Передача информации советской партии сама по себе тогда не считалась каким-то смертным грехом, потому что никто из югославов не противопоставлял свой Центральный комитет советскому. Более того, от советского Центрального комитета не скрывали данных о положении в югославской партии. Но в случае Хебранга это приобрело тогда уже характер подкопа под югославский Центральный комитет. Так никогда и не узнали, что именно он сообщал. Но его позиция и сообщения отдельных членов делегации позволяли сделать уже тогда безошибочное заключение, что Хебранг писал в советский Центральный комитет, чтобы натравить его на югославский Центральный комитет и добиться, чтобы в последнем были произведены нужные Хебрангу изменения.

Конечно, все это было облечено в принципиальность и основано на более или менее очевидных упущениях и слабостях югославов. Самое же главное было в следующем: Хебранг считал, что Югославия не должна создавать промышленности и хозяйственных планов отдельно от СССР, в то время как Центральный комитет полагал, что необходимо тесно сотрудничать с СССР, но сохранять свою независимость.

Окончательный моральный удар этой делегации нанес, несомненно, Сталин. Он пригласил всю делегацию в Кремль и устроил ей обычный пир и представление, какое можно встретить только в шекспировских драмах.
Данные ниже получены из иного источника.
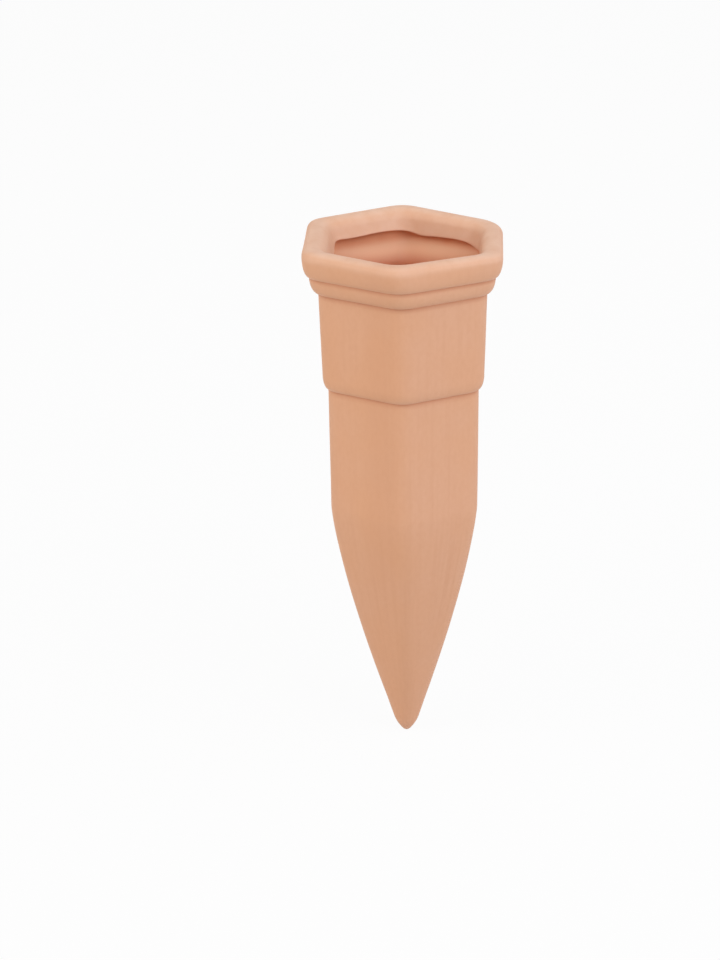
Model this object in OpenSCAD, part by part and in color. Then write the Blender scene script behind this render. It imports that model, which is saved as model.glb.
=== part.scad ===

Он критиковал югославскую армию и метод управления ею. Но непосредственно атаковал только меня. И как! Он с возбуждением говорил о страданиях Красной Армии и ужасах, которые ей пришлось пережить, пройдя с боями тысячи километров по опустошенной земле. Он лил слезы, восклицая:

"И эту армию оскорбил не кто иной, как Джилас! Джилас, от которого я этого меньше всего ожидал! Которого я так тепло принял! Армию, которая не жалела для вас своей крови! Знает ли Джилас, писатель, что такое человеческие страдания и человеческое сердце? Разве он не может понять бойца, прошедшего тысячи километров сквозь кровь, и огонь, и смерть, если тот пошалит с женщиной или заберет какой-нибудь пустяк?"